# Benefits of Intel® Optimized Caffe* in comparison with BVLC Caffe*

Published: 04/09/2017

Last Updated: 04/10/2017

### Overview

This article introduces Berkeley Vision and Learning Center (BVLC) Caffe* and  a custom version of Caffe*, Intel® Optimized Caffe*. We explain why and how Intel® Optimized Caffe* performs efficiently on Intel® architecture via Intel® VTune™ Amplifier and the time profiling option of Caffe* itself.

### Introduction to BVLC Caffe* and Intel® Optimized Caffe*

Caffe* is a well-known and widely used machine vision based Deep Learning framework developed by the Berkeley Vision and Learning Center (BVLC). It is an open-source framework and is evolving currently. It allows users to control a variety options such as libraries for BLAS, CPU or GPU focused computation, CUDA, OpenCV*, MATLAB and Python* before you build Caffe* through 'Makefile.config'. You can easily change the options in the configuration file and BVLC provides intuitive instructions on their project web page for developers.

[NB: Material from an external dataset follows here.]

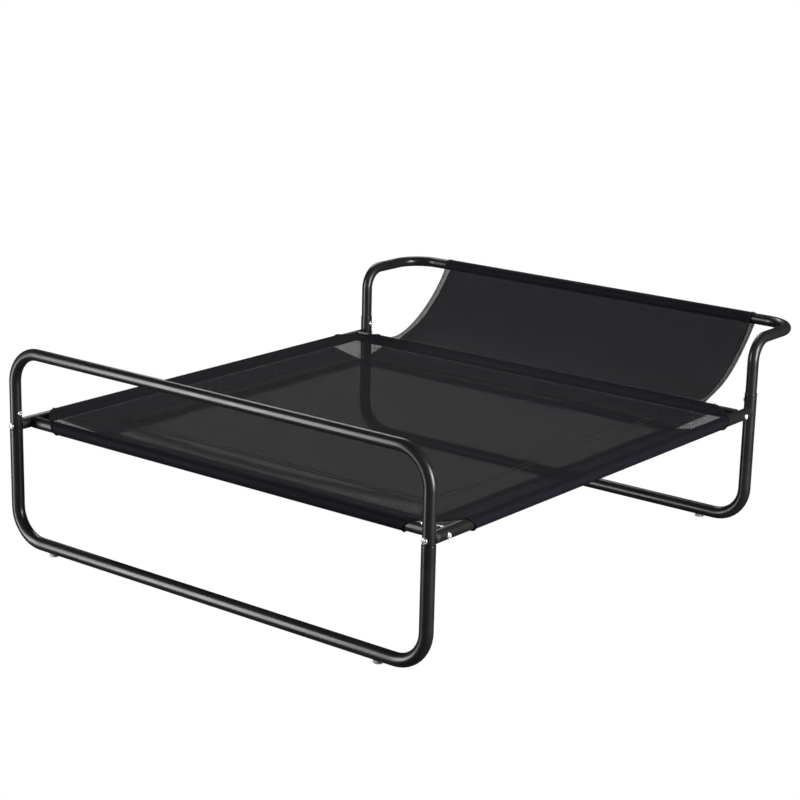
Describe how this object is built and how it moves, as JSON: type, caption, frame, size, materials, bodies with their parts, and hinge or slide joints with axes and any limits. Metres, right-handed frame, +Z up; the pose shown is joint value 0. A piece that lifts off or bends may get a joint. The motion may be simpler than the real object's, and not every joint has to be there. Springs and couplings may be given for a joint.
{
  "type": "raised dog bed",
  "caption": "Raised pet bed on two bent-tube end frames, with a slung black mesh seat and a sloping mesh back panel between the high rear hoop and the seat.",
  "frame": {"origin": "on the floor under the middle of the whole bed's box, back panel included", "axes": "+X towards the right when facing the back panel from the front, +Y from the low front hoop to the back panel, +Z up"},
  "size_m": [0.9068, 1.1145, 0.3551],
  "materials": {
    "painted_tube": "satin black-grey paint",
    "plug_steel": "plain steel",
    "black_plastic": "matte",
    "zinc_steel": "bright zinc",
    "clear_plastic": "milky translucent",
    "black_mesh": "open plastic-coated weave, see-through"
  },
  "bodies": {
    "root": {"front_lower_loop": "painted_tube", "rear_lower_loop": "painted_tube", "front_hoop": "painted_tube", "rear_hoop": "painted_tube", "left_side_rail": "painted_tube", "right_side_rail": "painted_tube", "front_cross_rail": "painted_tube", "rear_cross_rail": "painted_tube", "side_rail_plugs": "plug_steel", "cross_rail_plugs": "plug_steel", "front_saddles": "black_plastic", "rear_saddles": "black_plastic", "post_screws": "zinc_steel", "lock_screws": "zinc_steel", "rail_bolts": "zinc_steel", "front_foot_glides": "clear_plastic", "rear_foot_glides": "clear_plastic", "seat_top": "black_mesh", "seat_bottom": "black_mesh", "back_panel": "black_mesh"}
  },
  "joints": []
}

Intel® Optimized Caffe* is an Intel-distributed customized Caffe* version for Intel architecture. Intel® Optimized Caffe* offers all the goodness of main Caffe* with the addition of Intel architecture-optimized functionality and multi-node distributor training and scoring. Intel® Optimized Caffe* makes it possible to more efficiently utilize CPU resources.

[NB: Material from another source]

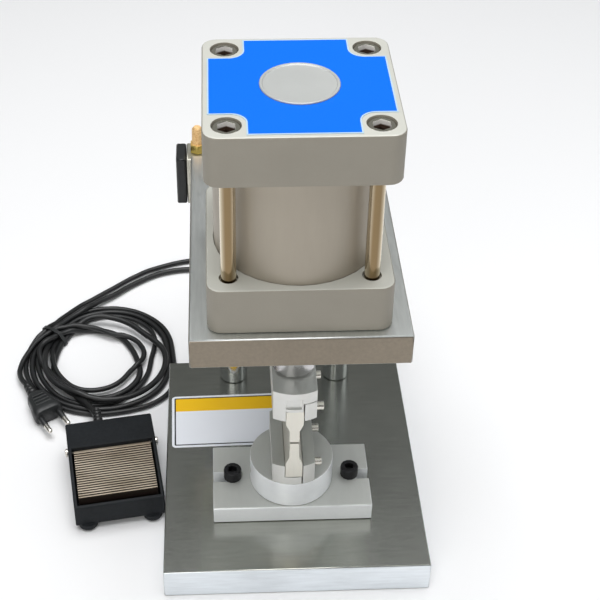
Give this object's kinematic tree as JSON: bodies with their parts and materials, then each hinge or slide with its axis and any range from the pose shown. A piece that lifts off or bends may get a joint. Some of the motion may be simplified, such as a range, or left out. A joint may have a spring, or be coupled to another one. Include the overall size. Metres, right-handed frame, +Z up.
{
  "type": "pneumatic capping press",
  "caption": "Bench capping press: a square tie-rod air cylinder on a two-plate C-frame closes a pair of blade dies, with a valve behind and a foot switch on a corded lead.",
  "frame": {"origin": "on the press axis, at the base plate's underside, where it stands on the bench", "axes": "+Z up along the press axis, +Y to the back where the columns and the valve are, +X to the right seen from the front"},
  "size_m": [0.309, 0.3842, 0.3715],
  "materials": {
    "base_steel": "bright-ground steel, satin, with long faint grinding marks",
    "plate_steel": "bright-ground steel, satin",
    "column_chrome": "hard chrome, polished",
    "black_screw": "black oxide, oiled",
    "die_alloy": "machined, satin",
    "blade_steel": "ground, satin",
    "bright_screw": "bright zinc",
    "rod_chrome": "hard chrome, polished",
    "piston_black": "machined, with its black seal drawn in one piece with it",
    "cylinder_alloy": "fine cast, satin anodised",
    "tube_alloy": "drawn tube, satin anodised",
    "tie_chrome": "bright plated",
    "bronze": "sintered, oily",
    "label_blue": "printed film, semi-gloss",
    "emblem_grey": "pressed, satin, with a bright rim",
    "valve_grey": "extruded, satin anodised",
    "black_plastic": "moulded, fine grain",
    "button_orange": "moulded",
    "spring_steel": "drawn and ground",
    "fitting_brass": "bright; the silencers' noses are sintered bronze",
    "hose_blue": "polyurethane tube",
    "switch_black": "powder coat, matt",
    "pedal_tan": "ribbed tread, worn satin",
    "cord_rubber": "smooth black jacket"
  },
  "bodies": {
    "frame": {"base_plate": "base_steel", "top_plate": "plate_steel", "column_left": "column_chrome", "column_right": "column_chrome", "column_screw_left": "black_screw", "column_screw_right": "black_screw", "block_screw_left": "black_screw", "block_screw_right": "black_screw", "seat_block": "die_alloy", "die_seat": "die_alloy", "lower_die_block": "die_alloy", "lower_clamp_jaw": "die_alloy", "lower_blade": "blade_steel", "lower_clamp_screw_front": "bright_screw", "lower_clamp_screw_rear": "bright_screw", "pedal_pin": "bright_screw", "front_head": "cylinder_alloy", "rear_cap": "cylinder_alloy", "barrel": "tube_alloy", "tie_bolt_front_left": "tie_chrome", "tie_bolt_front_right": "tie_chrome", "tie_bolt_rear_left": "tie_chrome", "tie_bolt_rear_right": "tie_chrome", "rod_bush": "bronze", "cap_label": "label_blue", "cap_emblem": "emblem_grey", "valve_body": "valve_grey", "valve_end_cap": "black_plastic", "pilot_head": "black_plastic", "solenoid_coil": "black_plastic", "coil_connector": "black_plastic", "microswitch": "black_plastic", "mains_plug": "black_plastic", "pedal_spring": "spring_steel", "silencer_left": "fitting_brass", "silencer_right": "fitting_brass", "supply_fitting": "fitting_brass", "valve_fitting_a": "fitting_brass", "valve_fitting_b": "fitting_brass", "head_fitting": "fitting_brass", "cap_fitting": "fitting_brass", "head_hose": "hose_blue", "cap_hose": "hose_blue", "pedal_housing": "switch_black", "foot_cord": "cord_rubber", "foot_lead": "cord_rubber", "power_cord": "cord_rubber", "cord_coil": "cord_rubber"},
    "ram": {"piston_rod": "rod_chrome", "piston": "piston_black", "tool_holder": "rod_chrome", "upper_die_block": "die_alloy", "upper_clamp_jaw": "die_alloy", "upper_blade": "blade_steel", "upper_clamp_screw_front": "bright_screw", "upper_clamp_screw_rear": "bright_screw"},
    "spool": {"valve_spool": "spring_steel"},
    "override": {"override_button": "button_orange"},
    "pedal": {"foot_pedal": "pedal_tan"},
    "plunger": {"switch_plunger": "button_orange"}
  },
  "joints": [
    {"name": "press_slide", "type": "slide", "parent": "frame", "child": "ram", "axis": [0, 0, 1], "range_m": [-0.001, 0.048]},
    {"name": "spool_shift", "type": "slide", "parent": "frame", "child": "spool", "axis": [1, 0, 0], "range_m": [0, 0.003], "stiffness_N_per_m": 800, "springref_m": -0.001},
    {"name": "override_press", "type": "slide", "parent": "frame", "child": "override", "axis": [0, 0, -1], "range_m": [0, 0.0015], "stiffness_N_per_m": 600, "springref_m": -0.0005},
    {"name": "pedal_hinge", "type": "hinge", "parent": "frame", "child": "pedal", "pos_m": [-0.13495, 0.05008, 0.023], "axis": [0.9877, 0.1564, 0], "range_deg": [0, 6], "stiffness_Nm_per_rad": 1.4, "springref_deg": -5.73, "deforming": ["pedal_spring"]},
    {"name": "plunger_travel", "type": "slide", "parent": "frame", "child": "plunger", "axis": [0, 0, -1], "range_m": [0, 0.002]}
  ],
  "couplings": [
    {"joint": "plunger_travel", "follows": "pedal_hinge", "m_per_rad": 0.0185}
  ]
}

To see in detail how Intel® Optimized Caffe* has changed in order to optimize itself to Intel Architectures, please refer to Caffe* Optimized for Intel® Architecture: Applying Modern Code Techniques.

In this article, we will first profile the performance of BVLC Caffe* with Cifar 10 example and then will profile the performance of Intel® Optimized Caffe* with the same example. Performance profile will be conducted through two different methods.

Tested platform : Xeon Phi™ 7210 ( 1.3Ghz, 64 Cores ) with 96GB RAM, CentOS 7.2

1. Caffe* provides its own timing option for example :

./build/tools/caffe time \
--model=examples/cifar10/cifar10_full_sigmoid_train_test_bn.prototxt \
-iterations 1000

2. Intel® VTune™ Amplifier :  Intel® VTune™ Amplifier is a powerful profiling tool that provides advanced CPU profiling features with a modern analysis interface.  https://software.intel.com/en-us/intel-vtune-amplifier-xe

### How to Install BVLC Caffe*

Please refer the BVLC Caffe project web page for installation : http://caffe.berkeleyvision.org/installation.html

If you have Intel® MKL installed on your system, it is better using MKL as BLAS library.

In your Makefile.config , choose BLAS := mkl and specify MKL address. ( The default set is BLAS := atlas )

In our test, we kept all configurations as they are specified as default except the CPU only option.

### Test example

In this article, we will use 'Cifar 10' example included in Caffe* package as default.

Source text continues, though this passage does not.